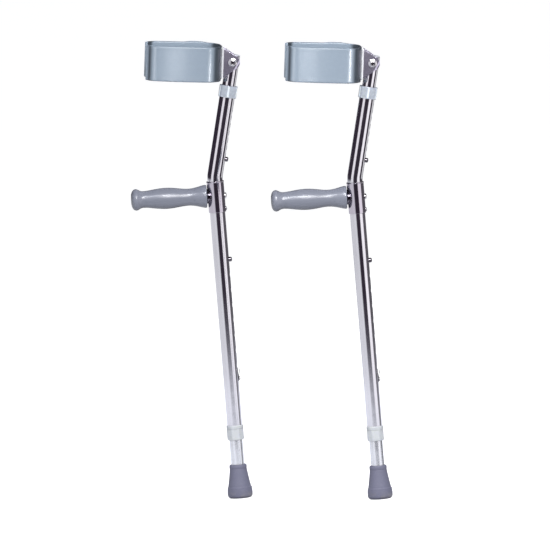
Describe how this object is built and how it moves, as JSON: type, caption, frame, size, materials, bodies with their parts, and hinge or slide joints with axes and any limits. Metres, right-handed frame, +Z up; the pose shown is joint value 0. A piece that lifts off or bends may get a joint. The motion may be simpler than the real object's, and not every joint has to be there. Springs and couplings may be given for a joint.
{
  "type": "forearm crutches",
  "caption": "Pair of forearm crutches: bent tube, telescoping leg and cuff tube with spring buttons and lock nuts, moulded grip, pivoting open cuff and rubber tip.",
  "frame": {"origin": "centre of the left crutch's tip base, on the floor", "axes": "+Z up along the lower tubes, the hand grips point to -X and the backs of the crutches face +X, the right crutch stands at +X and -Y of the left one"},
  "size_m": [0.4242, 0.2934, 0.7691],
  "materials": {
    "polished_tube": "bright dipped anodised, mirror-like",
    "leg_aluminium": "satin anodised",
    "chromed_steel": "polished chrome plate",
    "plated_steel": "bright zinc or nickel plate",
    "bracket_steel": "plated sheet steel",
    "spring_steel": "plain steel, hidden inside",
    "nylon": "natural translucent nylon",
    "cuff_vinyl": "semi-gloss dipped vinyl, blue grey",
    "grip_vinyl": "smooth satin vinyl, blue grey",
    "tip_rubber": "moulded rubber, purple grey"
  },
  "bodies": {
    "left_frame": {"left_main_tube": "polished_tube", "left_handle_saddle": "chromed_steel", "left_handle_bar": "plated_steel", "left_hand_grip": "grip_vinyl", "left_handle_bolt": "plated_steel", "left_frame_rivets": "plated_steel", "left_stop_clip": "plated_steel", "left_lower_sleeve": "nylon", "left_upper_sleeve": "nylon"},
    "left_leg": {"left_leg_tube": "leg_aluminium", "left_leg_button_spring": "spring_steel", "left_tip_washer": "spring_steel", "left_rubber_tip": "tip_rubber"},
    "left_leg_button": {"left_leg_button": "plated_steel"},
    "left_lower_ring": {"left_lower_ring": "nylon"},
    "left_lower_nut": {"left_lower_lock_nut": "nylon"},
    "left_upper_ring": {"left_upper_ring": "nylon"},
    "left_upper_nut": {"left_upper_lock_nut": "nylon"},
    "left_cuff_tube": {"left_cuff_tube": "polished_tube", "left_cuff_button_spring": "spring_steel", "left_cuff_tube_plug": "nylon", "left_pivot_bolt": "plated_steel", "left_pivot_nut": "plated_steel"},
    "left_cuff_button": {"left_cuff_button": "plated_steel"},
    "left_cuff": {"left_cuff_bracket": "bracket_steel", "left_cuff_core": "spring_steel", "left_cuff_cover": "cuff_vinyl", "left_cuff_rivets": "plated_steel"},
    "right_frame": {"right_main_tube": "polished_tube", "right_handle_saddle": "chromed_steel", "right_handle_bar": "plated_steel", "right_hand_grip": "grip_vinyl", "right_handle_bolt": "plated_steel", "right_frame_rivets": "plated_steel", "right_stop_clip": "plated_steel", "right_lower_sleeve": "nylon", "right_upper_sleeve": "nylon"},
    "right_leg": {"right_leg_tube": "leg_aluminium", "right_leg_button_spring": "spring_steel", "right_tip_washer": "spring_steel", "right_rubber_tip": "tip_rubber"},
    "right_leg_button": {"right_leg_button": "plated_steel"},
    "right_lower_ring": {"right_lower_ring": "nylon"},
    "right_lower_nut": {"right_lower_lock_nut": "nylon"},
    "right_upper_ring": {"right_upper_ring": "nylon"},
    "right_upper_nut": {"right_upper_lock_nut": "nylon"},
    "right_cuff_tube": {"right_cuff_tube": "polished_tube", "right_cuff_button_spring": "spring_steel", "right_cuff_tube_plug": "nylon", "right_pivot_bolt": "plated_steel", "right_pivot_nut": "plated_steel"},
    "right_cuff_button": {"right_cuff_button": "plated_steel"},
    "right_cuff": {"right_cuff_bracket": "bracket_steel", "right_cuff_core": "spring_steel", "right_cuff_cover": "cuff_vinyl", "right_cuff_rivets": "plated_steel"}
  },
  "joints": [
    {"name": "left_leg_slide", "type": "slide", "parent": "left_frame", "child": "left_leg", "axis": [0, 0, -1], "range_m": [0, 0.1524]},
    {"name": "left_leg_button_press", "type": "slide", "parent": "left_leg", "child": "left_leg_button", "axis": [-1, 0, 0], "range_m": [0, 0.0067], "stiffness_N_per_m": 400, "springref_m": -0.01, "deforming": ["left_leg_button_spring"]},
    {"name": "left_lower_ring_slide", "type": "slide", "parent": "left_frame", "child": "left_lower_ring", "axis": [0, 0, -1], "range_m": [0, 0.002]},
    {"name": "left_lower_nut_turn", "type": "hinge", "parent": "left_lower_ring", "child": "left_lower_nut", "pos_m": [0, 0, 0.106], "axis": [0, 0, -1], "range_deg": [0, 360]},
    {"name": "left_upper_ring_slide", "type": "slide", "parent": "left_frame", "child": "left_upper_ring", "axis": [0.23, 0, 0.9732], "range_m": [0, 0.002]},
    {"name": "left_upper_nut_turn", "type": "hinge", "parent": "left_upper_ring", "child": "left_upper_nut", "pos_m": [0.03368, 0, 0.6783], "axis": [0.23, 0, 0.9732], "range_deg": [0, 360]},
    {"name": "left_cuff_slide", "type": "slide", "parent": "left_frame", "child": "left_cuff_tube", "axis": [0.23, 0, 0.9732], "range_m": [0, 0.0762]},
    {"name": "left_cuff_button_press", "type": "slide", "parent": "left_cuff_tube", "child": "left_cuff_button", "axis": [-0.9732, 0, 0.23], "range_m": [0, 0.0067], "stiffness_N_per_m": 400, "springref_m": -0.01, "deforming": ["left_cuff_button_spring"]},
    {"name": "left_cuff_pivot", "type": "hinge", "parent": "left_cuff_tube", "child": "left_cuff", "pos_m": [0.04491, 0, 0.72579], "axis": [0, 1, 0], "range_deg": [-2, 20]},
    {"name": "right_leg_slide", "type": "slide", "parent": "right_frame", "child": "right_leg", "axis": [0, 0, -1], "range_m": [0, 0.1524]},
    {"name": "right_leg_button_press", "type": "slide", "parent": "right_leg", "child": "right_leg_button", "axis": [-1, 0, 0], "range_m": [0, 0.0067], "stiffness_N_per_m": 400, "springref_m": -0.01, "deforming": ["right_leg_button_spring"]},
    {"name": "right_lower_ring_slide", "type": "slide", "parent": "right_frame", "child": "right_lower_ring", "axis": [0, 0, -1], "range_m": [0, 0.002]},
    {"name": "right_lower_nut_turn", "type": "hinge", "parent": "right_lower_ring", "child": "right_lower_nut", "pos_m": [0.2245, -0.203, 0.106], "axis": [0, 0, -1], "range_deg": [0, 360]},
    {"name": "right_upper_ring_slide", "type": "slide", "parent": "right_frame", "child": "right_upper_ring", "axis": [0.23, 0, 0.9732], "range_m": [0, 0.002]},
    {"name": "right_upper_nut_turn", "type": "hinge", "parent": "right_upper_ring", "child": "right_upper_nut", "pos_m": [0.25818, -0.203, 0.6783], "axis": [0.23, 0, 0.9732], "range_deg": [0, 360]},
    {"name": "right_cuff_slide", "type": "slide", "parent": "right_frame", "child": "right_cuff_tube", "axis": [0.23, 0, 0.9732], "range_m": [0, 0.0762]},
    {"name": "right_cuff_button_press", "type": "slide", "parent": "right_cuff_tube", "child": "right_cuff_button", "axis": [-0.9732, 0, 0.23], "range_m": [0, 0.0067], "stiffness_N_per_m": 400, "springref_m": -0.01, "deforming": ["right_cuff_button_spring"]},
    {"name": "right_cuff_pivot", "type": "hinge", "parent": "right_cuff_tube", "child": "right_cuff", "pos_m": [0.26941, -0.203, 0.72579], "axis": [0, 1, 0], "range_deg": [-2, 20]},
    {"name": "right_crutch_apart", "type": "slide", "parent": "left_frame", "child": "right_frame", "axis": [1, 0, 0], "range_m": [0, 0.3]}
  ],
  "couplings": [
    {"joint": "left_lower_nut_turn", "follows": "left_lower_ring_slide", "rad_per_m": 3141.5},
    {"joint": "left_upper_nut_turn", "follows": "left_upper_ring_slide", "rad_per_m": 3141.5},
    {"joint": "right_lower_nut_turn", "follows": "right_lower_ring_slide", "rad_per_m": 3141.5},
    {"joint": "right_upper_nut_turn", "follows": "right_upper_ring_slide", "rad_per_m": 3141.5}
  ]
}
#####
Identify every line above with the string "bodies" in it. Copy those lines.

Describe how this object is built and how it moves, as JSON: type, caption, frame, size, materials, bodies with their parts, and hinge or slide joints with axes and any limits. Metres, right-handed frame, +Z up; the pose shown is joint value 0. A piece that lifts off or bends may get a joint. The motion may be simpler than the real object's, and not every joint has to be there. Springs and couplings may be given for a joint.
  "bodies": {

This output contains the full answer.